Wed Sep 22, 2010 9:11 am
(I know the thread is technically more about reticule bloom in general, but I like to focus. So I'm talking about I what I know about the differences between the BR and DMR)
I see where you're coming from Jonesy, but either I'm looking at it differently or just have different feelings about it. To me the weapon feels in most ways like the BR did in Halo 3. I didn't play at the levels you did, but I wasn't a slouch either. I'm working with a few pieces of information:
1. The DMR kills roughly as fast as the BR did in Halo 3, it requires more pulls of the trigger but fewer bullets.
2. Due to its lack of burst fire, it is better than the BR at longer ranges.
3. Due to its lack of burst fire, its projectile hits 1/3 of the surface area. This makes the weapon less forgiving, and makes it seem less effective at shorter ranges when its spread causes a miss. However, the same was true of the BR when the spread cost you a bullet (12 bullets/4 bursts were required, but often the spread would send one bullet astray and you'd have to use a 5th burst. This is why MLG upped damage to 110%, to account for bullet spread [and lag for online play]). What ends up happening is the same against an opponent of similar skill, but it feels more extreme because of the increased reliability at closer ranges (That reliability works both ways)

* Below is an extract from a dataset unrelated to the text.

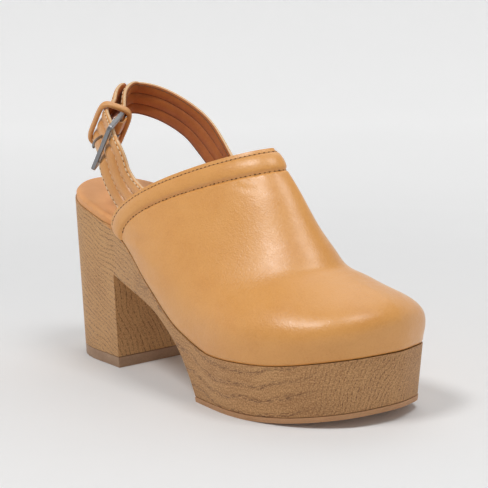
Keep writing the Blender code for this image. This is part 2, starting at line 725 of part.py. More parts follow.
def make_keeper(parts, cutters):
    """Make the leather loop that holds the outer strap's free end against the inner strap."""
    lift = column(FREE_END, 1).max() * strap_depth()
    stack = strap_depth() + lift + 4 * SEAM + KEEPER_LENGTH * np.sin(KEEPER_TILT)
    hollow = (STRAP_WIDTH + 7 * SEAM, 3 * KEEPER_LENGTH, stack)
    outer = (hollow[0] + 2 * KEEPER_WALL, KEEPER_LENGTH, stack + 2 * KEEPER_WALL)
    piece = block(outer, (0.0, 0.0, 0.0), "keeper_loop", parts, stack * 0.30, along=1)
    hole = block(hollow, (0.0, 0.0, 0.0), "keeper_hollow", cutters, stack * 0.20, along=1)
    tilt = Matrix.Rotation(KEEPER_TILT, 4, "X")
    for item in (piece, hole):
        seat_in_buckle(item)
        item.matrix_world @= Matrix.Translation((0.0, keeper_place(), lift / 2)) @ tilt
    combine(piece, hole, "DIFFERENCE")
    return piece


def main():
    """Build the shoe and seat it over the middle of its heel."""
    for item in list(bpy.data.objects):
        bpy.data.objects.remove(item, do_unlink=True)
    parts = collection("platform_clog")
    cutters = collection("cutters")
    finishes = {name: material(name) for name in MATERIALS}
    pieces = (
        (make_platform(parts, cutters), "wood"),
        (make_heel_lift(parts, cutters), "rubber"),
        (make_outsole(parts, cutters), "rubber"),
        (make_insole(parts, cutters), "footbed"),
        (make_upper(parts), "leather"),
        (make_inner_strap(parts, cutters), "leather"),
        (make_outer_strap(parts, cutters), "leather"),
        (make_keeper(parts, cutters), "leather"),
        (make_buckle_frame(parts, cutters), "metal"),
        (make_prong(parts, cutters), "metal"),
    )
    for piece, finish in pieces:
        dress(piece, finishes[finish])
    seat = bpy.data.objects.new("heel_seat", None)
    parts.objects.link(seat)
    heel_back = side_lean(0.0) * HEEL_HEIGHT
    seat.location = (-(heel_back + HEEL_DEPTH) / 2, 0.0, 0.0)
    for item in list(parts.objects) + list(cutters.objects):
        if item is not seat:
            item.parent = seat


main()
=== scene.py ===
"""Looks of a platform clog: leather upper, heel strap and buckle, wood sole and studio."""

import logging
import math
from dataclasses import dataclass
from enum import Enum
from functools import lru_cache

import bpy
import numpy as np
from mathutils import Matrix, Vector


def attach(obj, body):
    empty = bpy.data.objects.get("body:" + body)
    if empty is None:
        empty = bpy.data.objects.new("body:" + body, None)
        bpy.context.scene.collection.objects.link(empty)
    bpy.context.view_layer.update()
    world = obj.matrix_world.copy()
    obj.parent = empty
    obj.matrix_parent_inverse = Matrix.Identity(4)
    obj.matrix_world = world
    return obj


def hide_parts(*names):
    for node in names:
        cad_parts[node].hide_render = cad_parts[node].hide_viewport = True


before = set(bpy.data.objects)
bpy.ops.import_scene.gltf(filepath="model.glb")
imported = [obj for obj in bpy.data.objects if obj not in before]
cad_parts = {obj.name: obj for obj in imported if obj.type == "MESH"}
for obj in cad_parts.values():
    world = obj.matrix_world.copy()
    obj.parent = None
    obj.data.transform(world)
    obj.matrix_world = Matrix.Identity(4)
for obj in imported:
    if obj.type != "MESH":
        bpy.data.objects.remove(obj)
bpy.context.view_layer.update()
LOG = logging.getLogger("clog")
Array = np.ndarray
Obj = bpy.types.Object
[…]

4. The reticule bloom is not a mechanic of the weapon, but an indicator of what the weapon is doing. There was recoil and increased randomness with consecutive shots in Halo 3, but there was no visual indication to tell the player what had changed. You know the second two shots in the 3 shot burst from the BR were less accurate than the first, but the reticule never bloomed mid-burst. If the BR were in Reach, the reticule would bloom a lot during a burst and resettle quickly at the end of a burst. If the DMR were adapted for burst fire, it would behave the same way, but kill faster, and you would ALWAYS spend 1 more bullet than the minimum required.
5. DMR projectile speed is better than BR projectile speed was, or at least it feels this way to me. This means that you have to lead your shots less and creates an overall smaller amount of error.

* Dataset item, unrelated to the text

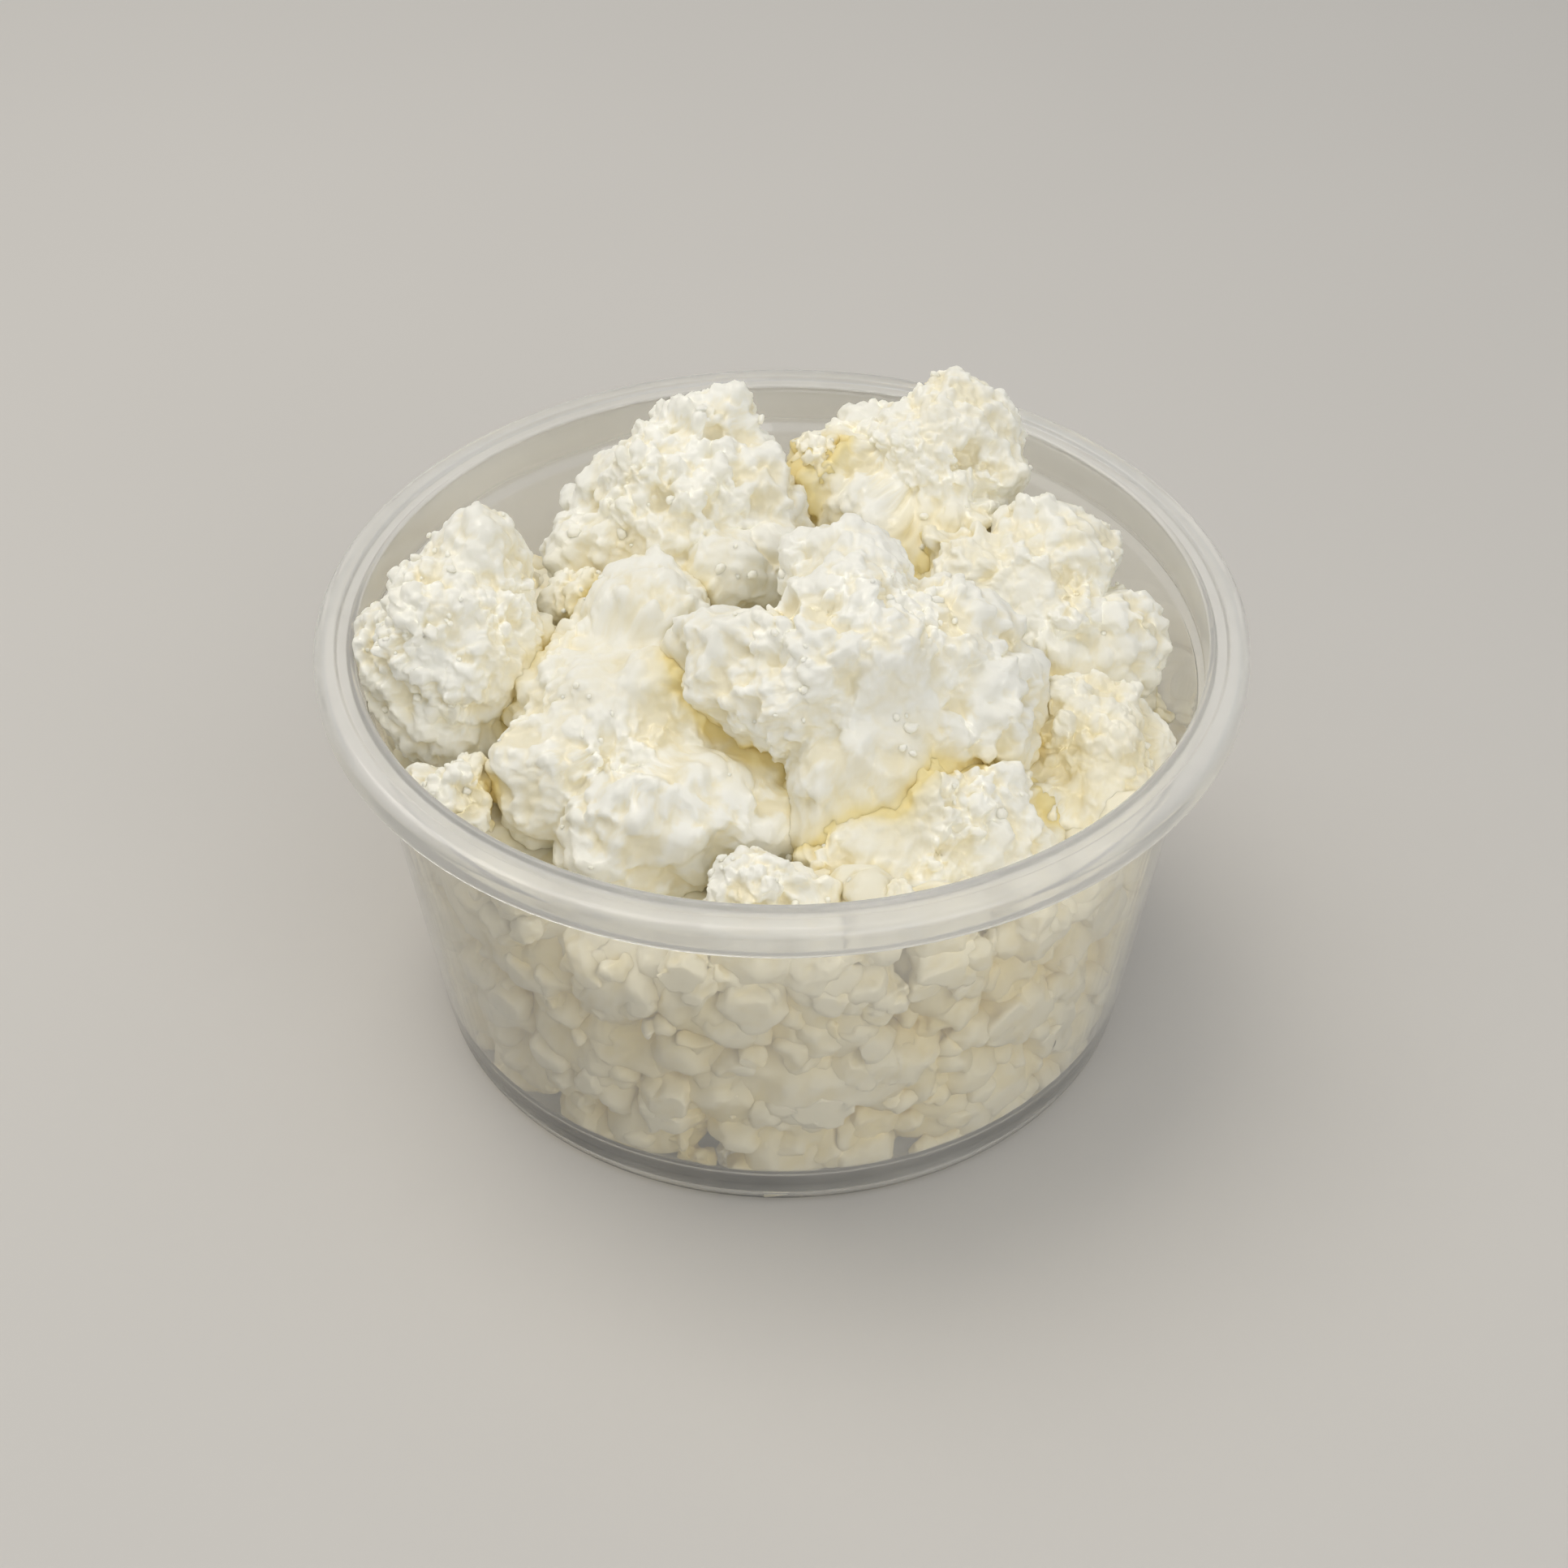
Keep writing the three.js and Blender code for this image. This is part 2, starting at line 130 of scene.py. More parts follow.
# Smooth broken faces: the middle of each, and its radius.
SMOOTH_SPOTS = {
    "chunk_center": [(14.0, -25.0, 65.0, 9.0)],
    "chunk_front_left": [(-20.0, -14.0, 61.0, 12.0)],
    "chunk_right": [(31.0, 1.0, 62.0, 6.0)],
    "chunk_under_center": [(12.0, -36.0, 54.0, 7.0)],
}

# Spots of painted yellow shade in the hollows under and between crumbs: x, y, z, radius and how much.
SHADE_SPOTS = [
    (17.0, 14.0, 57.5, 9.0, 0.75), (7.0, 20.0, 56.0, 7.0, 0.35), (37.0, -18.0, 48.0, 13.0, 0.32),
    (-3.0, -25.0, 49.0, 8.0, 0.45), (25.0, 8.0, 58.0, 8.0, 0.5), (12.0, -33.0, 49.0, 9.0, 0.2),
    (-33.0, 2.0, 52.0, 8.0, 0.4),
]

# The bed's rings of crumbs against the wall, from the floor up, each turned by degrees.
BED_RINGS = [
    dict(height=9.5, count=13, radius=7.2, turn=-113),
    dict(height=23, count=14, radius=7.8, turn=-99),
    dict(height=36, count=14, radius=7.6, turn=-88),
]
BED_MIDDLE = np.array([0.0, 0.0, 27.0])
BED_CORE = dict(radius=40.0, bottom=5.0, top=43.0)
BED_UNEVENNESS = 0.2   # share by which a ring's crumbs differ in size and in place
BED_WANDER = 1.5       # by how much their height wanders
WALL_PRESS = 0.6       # how far they press into the wall, which cuts them flat
PILLOW_OVERLAP = 0.55  # share of a swell's radius that lies in the crumb above it
BED_STAND_OFF = 0.9    # how far the bed stays behind the crumbs at the wall
BED_TURNS = 360
BED_ROWS = 90
BED_SEED = 5

# Balls that raise the bed under the heap's middle: x, y, z and radius.
MOUNDS = [
    (0, -6, 37, 17), (-18, -8, 36, 15), (17, -14, 35, 15), (-16, 10, 36, 15), (14, 13, 37, 14),
    (28, 2, 36, 12),
]

# How yellow the bed is at the wall, how much painted yellow shade is added behind it and over what
# distance, and the heights between which it turns as pale as the crumbs on its top.
BED_TONE = 0.2
BED_SHADE = 0.75
BED_CLEFT = 4.0
PALE_FROM = 36.0
PALE_TO = 42.0
TOP_YELLOW = 0.22

# Crumbs against the wall, over the bed, in rows from the floor up: each row's height, how
# many crumbs it has and their middle radius; the grid steps along a crumb's patches; and
# the least and most share of its radius that a crumb's middle stands off the wall.
WALL_CRUMBS = {
    "wall_crumbs_low": dict(
        seed=400, steps=12, stand_off=(1.0, 1.35),
        rows=[(6.3, 32, 4.1), (12.5, 33, 4.8), (19.5, 33, 4.6)]),
    "wall_crumbs_high": dict(
        seed=420, steps=12, stand_off=(1.0, 1.35),
        rows=[(26.5, 34, 4.8), (33.5, 34, 4.8), (39.5, 32, 4.0), (45.0, 34, 3.6)]),
    "wall_nodules_low": dict(
        seed=440, steps=6, stand_off=(0.95, 2.1),
        rows=[(5.0, 52, 1.9), (10.0, 56, 2.1), (15.0, 58, 2.1), (20.0, 58, 2.1)]),
    "wall_nodules_high": dict(
        seed=460, steps=6, stand_off=(0.95, 2.1),
        rows=[(25.0, 58, 2.1), (30.0, 60, 2.1), (35.0, 60, 2.1), (40.0, 60, 1.9)]),
}
WALL_LEAST, WALL_RANGE = 0.65, 0.7  # a crumb's radius, as shares of its row's
WALL_TURN = 0.8         # how far it wanders round the wall, as a share of the step
WALL_WANDER = 1.8       # by how much its height wanders
WALL_FLOOR = 0.8        # the least height of its middle, as a share of its radius
LOW_ROW_GAPS = 0.14     # share of each piece's lowest row that is left out
FRONT_ONLY_FROM = 43.0  # rows above this height lie at the front alone
FRONT_REACH = -22.0

# How the faces are broken: the width of each sort of swell or dent, and how far it moves
# a point.  The bed, whose crumbs are pressed together, is broken more coarsely.
BREAKS = [(8.0, 1.7), (3.8, 1.15), (1.9, 0.6), (1.0, 0.3)]
BED_BREAKS = [(12.0, 2.4), (6.0, 1.5), (3.2, 1.2), (1.7, 0.7)]
SMALL_BREAKS = [(5.5, 1.3), (2.8, 0.8), (1.5, 0.55)]
WIDEST_BREAK = 1.2  # no break is wider than this share of its crumb's first lobe

# Crumbs strewn over the bed's top: how many are drawn, their least and greatest radius,
# their grid steps, how far they sink in, and how steeply up from the bed's middle they
# lie.  One is left out where its middle lies too deep in a larger crumb, or too close to
# the wall, both as shares of its radius.
TOP_COUNT = 420
TOP_SEED = 501
TOP_RADII = (1.3, 3.6)
TOP_STEPS = 7
TOP_SINK = 0.45
TOP_FROM = 0.22
TOP_HIDDEN = 0.6
TOP_FROM_WALL = 0.8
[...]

I also loved the BR, but very often I tend to trust Bungie's judgement on things. My main issue with their judgement is that the majority of player input they receive is the type of input I disagree with, so they do what they can to satisfy the fans with whom I disagree. I also thought Halo 2 was weak compared to other games (Demonstrating that I'm not a yes-man).
I also think when a lot of people are saying "spread" they mean "burst". All weapons with a high enough rate of fire to create recoil have spread. Burst is a firing mode. The BR and DMR both have spread, and they're based on the same information.
Most of what creates differences in the BR/DMR is burst, not spread or bloom (Because they both have spread, and bloom is just showing you the spread). Their bullets work the same way (Although as I said I think DMR bullets are faster), they just fire them differently. I think most of your complaints come from that difference. Burst-fire was an innovation designed to be more forgiving to the shooter while benefiting from their training (accuracy). It was created when full-auto weapons had too much recoil and ammo expenditure to be practical, and because when its life or death a soldier's aim was deemed too unreliable for semi-auto. It seems like it is being phased out in RL weapons technology because now they are making full-auto-capable weapons that control recoil much better and the soldier can burst without needing a burst-fire mode. Training methods and targeting systems are also getting much better, eliminating the need for the forgiveness of a burst-fire mode*.
*Bungie has never attempted to create a perfect Halo analog to modern infantry weapons. They draw inspiration from RL to be sure, but they created the Battle Rifle years after a 3-shot burst was decreasing in necessity, and the DMR is more like what it's called (Designated Marksman Rifle means that there would be one or two of them issued to a squad) than what is standard-issue per modern RL soldier. I think this is because Halo has never had an "aim" mechanic that forces the player to focus enough to control a full-auto weapon in bursts. Halo's just never been that type of game.